### Task prompt
Write out, precisely and in full, each line of the material.
## begin
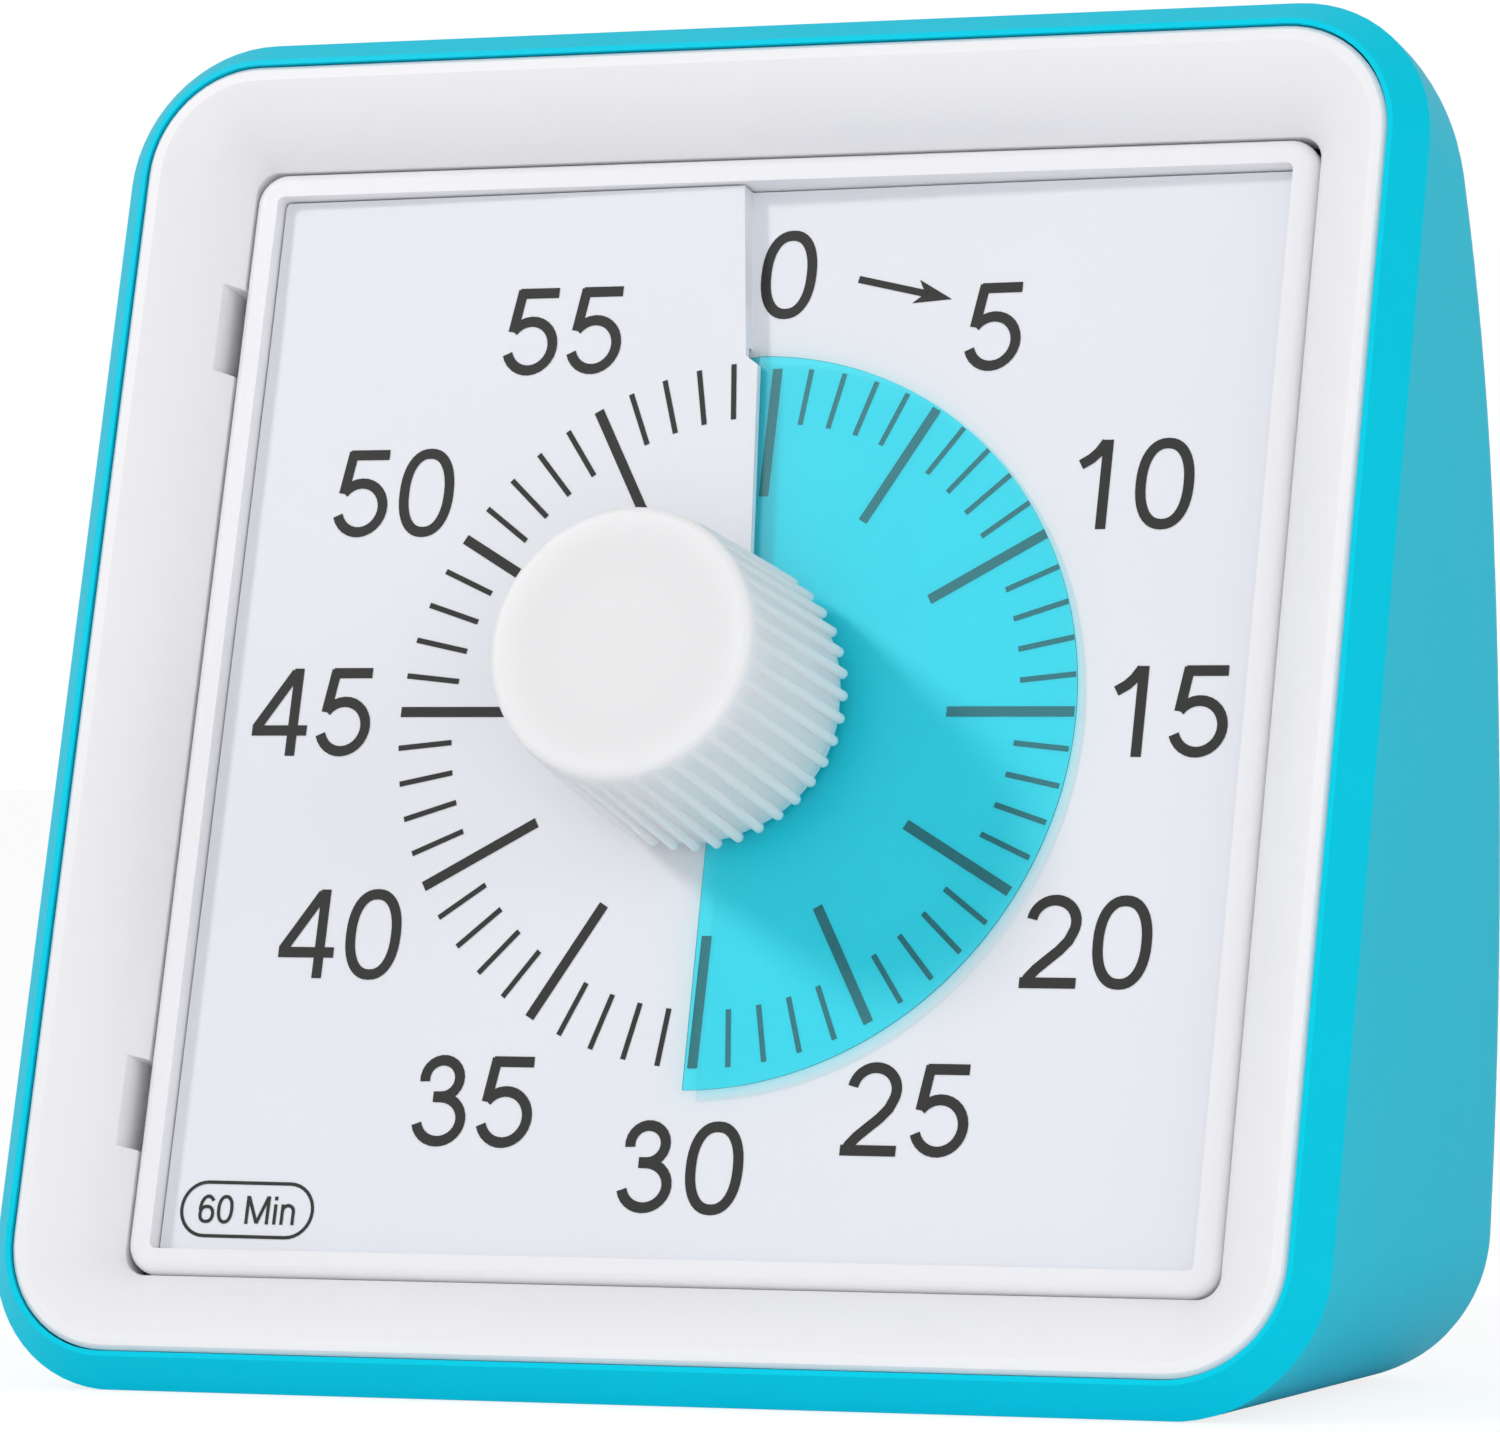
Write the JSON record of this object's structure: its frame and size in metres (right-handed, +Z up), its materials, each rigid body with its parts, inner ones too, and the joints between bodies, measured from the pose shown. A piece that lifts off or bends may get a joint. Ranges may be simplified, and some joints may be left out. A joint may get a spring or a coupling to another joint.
{
  "type": "visual countdown timer",
  "caption": "Table-top visual countdown timer: tilted square dial, ribbed knob and a translucent disc that is threaded through a slit in the dial and shrinks to show time left.",
  "frame": {"origin": "middle of the flat base on which the timer stands", "axes": "+Z up, the dial faces -Y and leans back from vertical, +X to the right seen from the front"},
  "size_m": [0.08, 0.0416, 0.077],
  "materials": {
    "case_cyan": "satin translucent-looking cyan",
    "bezel_white": "fine satin white",
    "tray_white": "satin white",
    "dial_white": "fine matt white",
    "disc_cyan": "translucent cyan film",
    "hub_white": "satin",
    "knob_white": "satin white",
    "shaft_steel": "turned",
    "spring_steel": "bright",
    "nut_brass": "turned",
    "movement_black": "moulded",
    "gear_white": "natural acetal",
    "stator_iron": "stamped electrical steel",
    "coil_copper": "enamelled copper winding",
    "board_green": "solder mask",
    "crystal_can": "plated",
    "contact_plate": "nickel plate",
    "buzzer_black": "moulded",
    "switch_black": "moulded",
    "cell_jacket": "plain printed sleeve",
    "screw_steel": "zinc plate"
  },
  "bodies": {
    "case": {"rear_case": "case_cyan", "front_bezel": "bezel_white", "dial_tray": "tray_white", "dial_plate": "dial_white", "movement_bush": "nut_brass", "mounting_nut": "nut_brass", "movement_case": "movement_black", "movement_cover": "movement_black", "stator": "stator_iron", "coil": "coil_copper", "circuit_board": "board_green", "crystal": "crystal_can", "end_contact": "contact_plate", "alarm_board": "board_green", "buzzer": "buzzer_black", "switch_body": "switch_black", "battery": "cell_jacket", "battery_spring": "contact_plate", "battery_contact": "contact_plate", "tray_screws": "screw_steel", "movement_screws": "screw_steel", "board_screws": "screw_steel"},
    "dial_drive": {"knob": "knob_white", "drive_shaft": "shaft_steel", "disc_hub": "hub_white", "colour_disc": "disc_cyan", "clutch_spring": "spring_steel"},
    "centre_gear": {"centre_wheel": "gear_white"},
    "second_gear": {"second_wheel": "gear_white"},
    "third_gear": {"third_wheel": "gear_white"},
    "rotor_gear": {"rotor": "gear_white"},
    "switch": {"switch_slider": "switch_black"},
    "door": {"battery_door": "case_cyan"}
  },
  "joints": [
    {"name": "dial_turn", "type": "hinge", "parent": "case", "child": "dial_drive", "pos_m": [0, -0.01256, 0.04008], "axis": [0, 0.9627, -0.2706], "range_deg": [-179, 179], "deforming": ["colour_disc"]},
    {"name": "centre_wheel_spin", "type": "hinge", "parent": "case", "child": "centre_gear", "pos_m": [0, 0.00159, 0.0361], "axis": [0, 0.9627, -0.2706], "continuous": true},
    {"name": "second_wheel_spin", "type": "hinge", "parent": "case", "child": "second_gear", "pos_m": [-0.012, 0.00342, 0.03559], "axis": [0, 0.9627, -0.2706], "continuous": true},
    {"name": "third_wheel_spin", "type": "hinge", "parent": "case", "child": "third_gear", "pos_m": [-0.012, 0.00786, 0.04473], "axis": [0, 0.9627, -0.2706], "continuous": true},
    {"name": "rotor_spin", "type": "hinge", "parent": "case", "child": "rotor_gear", "pos_m": [-0.00331, 0.00984, 0.04659], "axis": [0, 0.9627, -0.2706], "continuous": true},
    {"name": "alarm_switch_slide", "type": "slide", "parent": "case", "child": "switch", "axis": [1, 0, 0], "range_m": [0, 0.003]},
    {"name": "battery_door_slide", "type": "slide", "parent": "case", "child": "door", "axis": [0, 1, 0], "range_m": [0, 0.025]}
  ],
  "couplings": [
    {"joint": "third_wheel_spin", "follows": "rotor_spin", "ratio": -0.25},
    {"joint": "second_wheel_spin", "follows": "rotor_spin", "ratio": 0.0625},
    {"joint": "centre_wheel_spin", "follows": "rotor_spin", "ratio": -0.015625}
  ]
}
## end
### Output
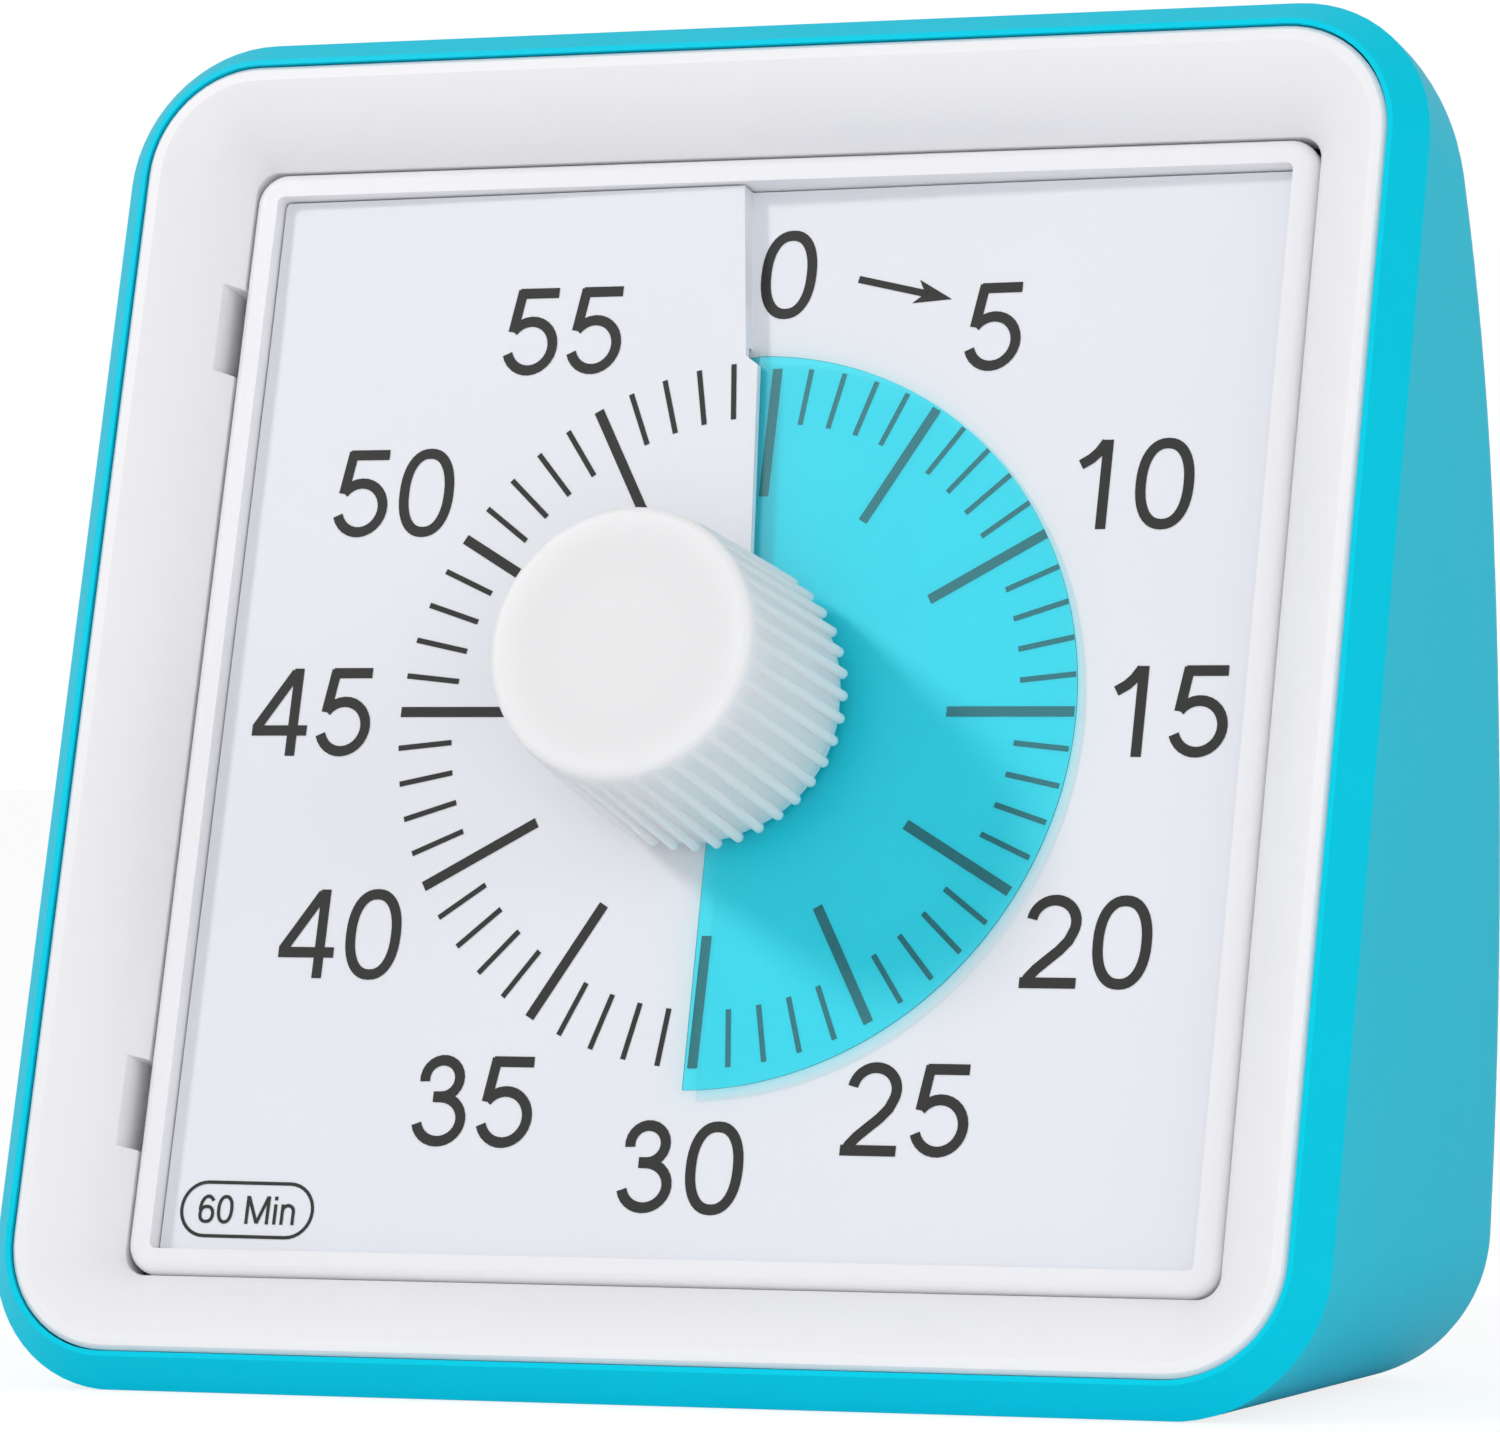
Write the JSON record of this object's structure: its frame and size in metres (right-handed, +Z up), its materials, each rigid body with its parts, inner ones too, and the joints between bodies, measured from the pose shown. A piece that lifts off or bends may get a joint. Ranges may be simplified, and some joints may be left out. A joint may get a spring or a coupling to another joint.
{
  "type": "visual countdown timer",
  "caption": "Table-top visual countdown timer: tilted square dial, ribbed knob and a translucent disc that is threaded through a slit in the dial and shrinks to show time left.",
  "frame": {"origin": "middle of the flat base on which the timer stands", "axes": "+Z up, the dial faces -Y and leans back from vertical, +X to the right seen from the front"},
  "size_m": [0.08, 0.0416, 0.077],
  "materials": {
    "case_cyan": "satin translucent-looking cyan",
    "bezel_white": "fine satin white",
    "tray_white": "satin white",
    "dial_white": "fine matt white",
    "disc_cyan": "translucent cyan film",
    "hub_white": "satin",
    "knob_white": "satin white",
    "shaft_steel": "turned",
    "spring_steel": "bright",
    "nut_brass": "turned",
    "movement_black": "moulded",
    "gear_white": "natural acetal",
    "stator_iron": "stamped electrical steel",
    "coil_copper": "enamelled copper winding",
    "board_green": "solder mask",
    "crystal_can": "plated",
    "contact_plate": "nickel plate",
    "buzzer_black": "moulded",
    "switch_black": "moulded",
    "cell_jacket": "plain printed sleeve",
    "screw_steel": "zinc plate"
  },
  "bodies": {
    "case": {"rear_case": "case_cyan", "front_bezel": "bezel_white", "dial_tray": "tray_white", "dial_plate": "dial_white", "movement_bush": "nut_brass", "mounting_nut": "nut_brass", "movement_case": "movement_black", "movement_cover": "movement_black", "stator": "stator_iron", "coil": "coil_copper", "circuit_board": "board_green", "crystal": "crystal_can", "end_contact": "contact_plate", "alarm_board": "board_green", "buzzer": "buzzer_black", "switch_body": "switch_black", "battery": "cell_jacket", "battery_spring": "contact_plate", "battery_contact": "contact_plate", "tray_screws": "screw_steel", "movement_screws": "screw_steel", "board_screws": "screw_steel"},
    "dial_drive": {"knob": "knob_white", "drive_shaft": "shaft_steel", "disc_hub": "hub_white", "colour_disc": "disc_cyan", "clutch_spring": "spring_steel"},
    "centre_gear": {"centre_wheel": "gear_white"},
    "second_gear": {"second_wheel": "gear_white"},
    "third_gear": {"third_wheel": "gear_white"},
    "rotor_gear": {"rotor": "gear_white"},
    "switch": {"switch_slider": "switch_black"},
    "door": {"battery_door": "case_cyan"}
  },
  "joints": [
    {"name": "dial_turn", "type": "hinge", "parent": "case", "child": "dial_drive", "pos_m": [0, -0.01256, 0.04008], "axis": [0, 0.9627, -0.2706], "range_deg": [-179, 179], "deforming": ["colour_disc"]},
    {"name": "centre_wheel_spin", "type": "hinge", "parent": "case", "child": "centre_gear", "pos_m": [0, 0.00159, 0.0361], "axis": [0, 0.9627, -0.2706], "continuous": true},
    {"name": "second_wheel_spin", "type": "hinge", "parent": "case", "child": "second_gear", "pos_m": [-0.012, 0.00342, 0.03559], "axis": [0, 0.9627, -0.2706], "continuous": true},
    {"name": "third_wheel_spin", "type": "hinge", "parent": "case", "child": "third_gear", "pos_m": [-0.012, 0.00786, 0.04473], "axis": [0, 0.9627, -0.2706], "continuous": true},
    {"name": "rotor_spin", "type": "hinge", "parent": "case", "child": "rotor_gear", "pos_m": [-0.00331, 0.00984, 0.04659], "axis": [0, 0.9627, -0.2706], "continuous": true},
    {"name": "alarm_switch_slide", "type": "slide", "parent": "case", "child": "switch", "axis": [1, 0, 0], "range_m": [0, 0.003]},
    {"name": "battery_door_slide", "type": "slide", "parent": "case", "child": "door", "axis": [0, 1, 0], "range_m": [0, 0.025]}
  ],
  "couplings": [
    {"joint": "third_wheel_spin", "follows": "rotor_spin", "ratio": -0.25},
    {"joint": "second_wheel_spin", "follows": "rotor_spin", "ratio": 0.0625},
    {"joint": "centre_wheel_spin", "follows": "rotor_spin", "ratio": -0.015625}
  ]
}